Nor is Brando’s tumultuous personal life given much consideration at all. Gone here is any talk of Brando’s repeated mistreatment of his several wives and partners, his lack of presence in the lives of his (acknowledged) 11 children. To be sure, Brando’s life on Tahiti is an exceptional story worth telling, but Fishman chooses its least exceptional entry point: a blandly rendered architect whose continuous, unnecessary narration gives us the only limited view of him we are privy to.
The film begins with Brando’s appearance on Cavett’s show before flashing back to 1968 when Judge is hired by real estate developer Jack Bellin (a criminally underused Rob Corddry) to go to Tahiti to scout for a suitable piece of land for a new luxury resort. After a series of rather screwy misadventures, Judge finds himself on Brando’s private estate, and the two become fast friends.
As Judge peruses the island on Bellin’s behalf, he finds himself tempted by Michelle (Camille Razat, whose more fiery character in Emily in Paris seems like a distant cry), and is slowly pulled into the hedonistic pleasures of Brando’s circle. Despite the real-life Brando’s very open bisexuality, the film is oddly prudish about sex and even more out of its depth in its discussion of queerness.
If the film is meant to be about carrying the weight of legend… neither Fishman nor Heder’s performance can make that intention indelible.
There is one especially odd moment when Judge is at a restaurant and is waited upon by a trans server, where he seems positively agog at the notion of a gender-queer person. Why the discussion is included is absolutely unclear. In another scene, Heder is seduced by Madame Leroy (an uncomfortably hammy Tia Carrere), in an extended sequence that has essentially no bearing on the narrative.
The movie is packed with these strange choices. In a handful of moments, it breaks into a high-school-level slideshow. Waltzing with Brando is in a state of persistent confusion; it seems it never knows exactly what story it wants to tell. For much of its runtime, the film hews closer to dry reportage, assuming, erroneously, that we might at all care just how the eventual estate was built.
At other times, it dips its toes into the salacious waters of Brando’s casual attitude towards sex and money, but only just, like it is a moving Wikipedia entry. Still, at others, we are prone to the rather rote and inconsequential ways this long-term job affects Judge’s marriage. Another strange choice: casting Richard Dreyfuss, who seems positively asleep at the wheel as Brando’s financial advisor, Seymour Kraft.
Billy Zane’s Performance Elevates A Poor Script
But It Can’t Save The Movie
Zane’s Brando is, to be fair, an exceptional characterization. Much credit goes to the film’s makeup team, as he is a dead ringer for the actor he emulates, but it is Zane who elevates the poorly written script to impressive heights, giving him the complexity, contradiction, and curiosity that Fishman’s words sorely lack.
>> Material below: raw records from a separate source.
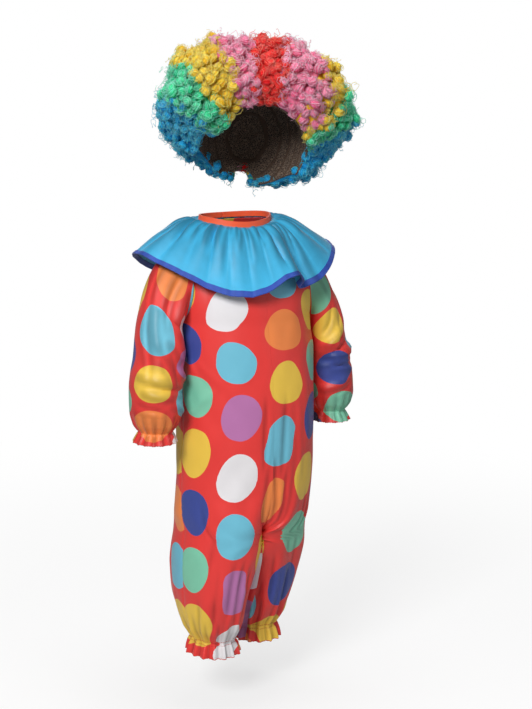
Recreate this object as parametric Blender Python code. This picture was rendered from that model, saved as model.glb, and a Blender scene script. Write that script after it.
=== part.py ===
"""Toddler's clown costume, worn and hollow: a dotted jumpsuit with a ruffle collar, and a curly wig.

Metres, +Z up. The wearer faces -Y and the wearer's left is +X. The origin is the centre of the
neck opening, level with the neck points of the shoulders. Every piece of cloth is a wall of its own.
"""

import math

import bmesh
import bpy
from mathutils import Euler, Matrix, Vector

# ---------------------------------------------------------------- driving dimensions
CLOTH = 0.0013              # wall thickness of the suit and collar
SEAM_GAP = 0.0004           # clear space between two pieces where they are sewn together
BINDING = 0.0024            # thickness of folded bias tape
NECK_BAND_HEIGHT = 0.0080

NECK_HALF_WIDTH = 0.052
NECK_FRONT_DEPTH = 0.046    # from the neck's centre to the front of the neckline
NECK_BACK_DEPTH = 0.040
NECK_FRONT_DROP = 0.007     # how far the neckline dips at the front
NECK_BACK_DROP = 0.002
NECK_SHARE = 0.58           # part of a panel's top edge that is neckline; the rest is shoulder seam
SHOULDER_TIP = Vector((0.097, -0.008, -0.031))
PANEL_WIDTH = 0.14          # of one body panel, from the centre line to the side seam
YOKE_HEIGHT = 0.10          # from the armpit line to the shoulder seam

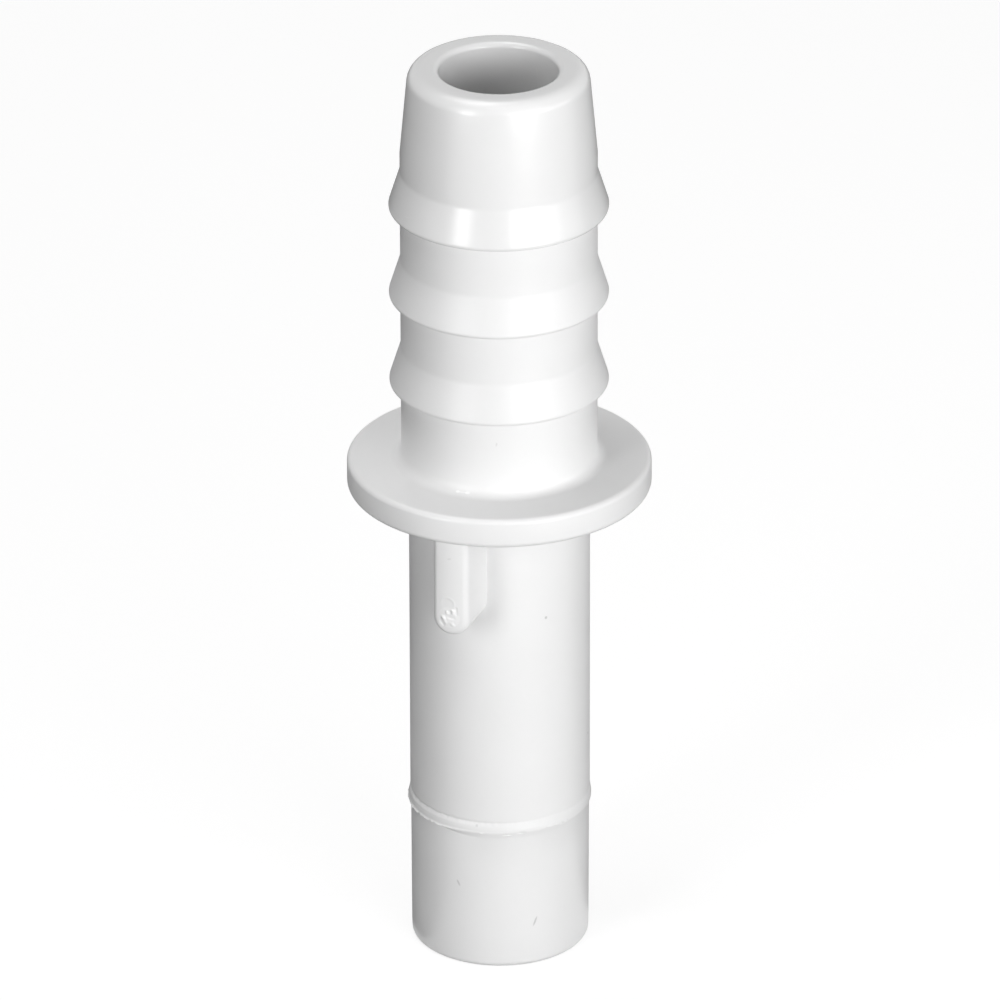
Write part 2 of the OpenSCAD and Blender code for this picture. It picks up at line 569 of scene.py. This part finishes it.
def remap(tree, value, from_low, from_high, to_low, to_high):
    """Takes one range of values to another, and holds it inside."""
    node = tree.nodes.new("ShaderNodeMapRange")
    tree.links.new(value, node.inputs["Value"])
    labels = ("From Min", "From Max", "To Min", "To Max")
    for label, number in zip(labels, (from_low, from_high, to_low, to_high)):
        node.inputs[label].default_value = number
    return node.outputs["Result"]


def place(tree):
    """Where a point is on the stem, in metres."""
    return tree.nodes.new("ShaderNodeTexCoord").outputs["Object"]


def noise_of(tree, position, scale, detail):
    """A Noise Texture. Its scale and its detail are sockets or numbers."""
    node = tree.nodes.new("ShaderNodeTexNoise")
    tree.links.new(position, node.inputs["Vector"])
    for label, value in (("Scale", scale), ("Detail", detail)):
        if isinstance(value, bpy.types.NodeSocket):
            tree.links.new(value, node.inputs[label])
        else:
            node.inputs[label].default_value = value
    return node.outputs["Fac"]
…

It’s clear Zane has done his research, imbuing his performance with all the physical and vocal attributes that so defined Brando, and doing it in such a way that never feels impressionistic but, admirably, lived in.
It’s a shame, then, that the film cannot contain Zane’s Herculean effort, and that he is matched up against Heder. The latter’s performance is obnoxiously hokey and frequently bizarre. The actor seems like he is still delivering quirky one-liners from Napoleon Dynamite. Like many actors who were revealed in stark relief against Brando, Heder is completely mismatched next to Zane.
It doesn’t help that Fishman’s script has Heder speaking several lines directly to the camera in an inconsistent breaking of the fourth wall. In one especially confounding choice, after a limp but serious domestic dispute between Judge and his wife, Dana (Alaina Huffman), Heder sardonically turns to the camera and says, “Well, that didn’t turn out as I hoped,” as if the possibility of divorce is just a silly sketch. His voice-over is too often used to paper over the Swiss cheese-sized holes in the script. There are few lines that come out of his mouth that feel genuine.
Most biopics fall into the trap of being overtly hagiographic, failing to take a legend off its pedestal in a way that would make us grasp their humanity. Waltzing with Brando falls into that trap, too, mostly through a repeated gesture towards verisimilitude in which Zane recreates some of Brando’s most famous moments from The Godfather and Last Tango in Paris, but it is even guiltier in its sidelining of its star to the background of his own story. If the film is meant to be about carrying the weight of legend, how it is more a burden on those around the icon than the icon itself, neither Fishman nor Heder’s performance can make that intention indelible.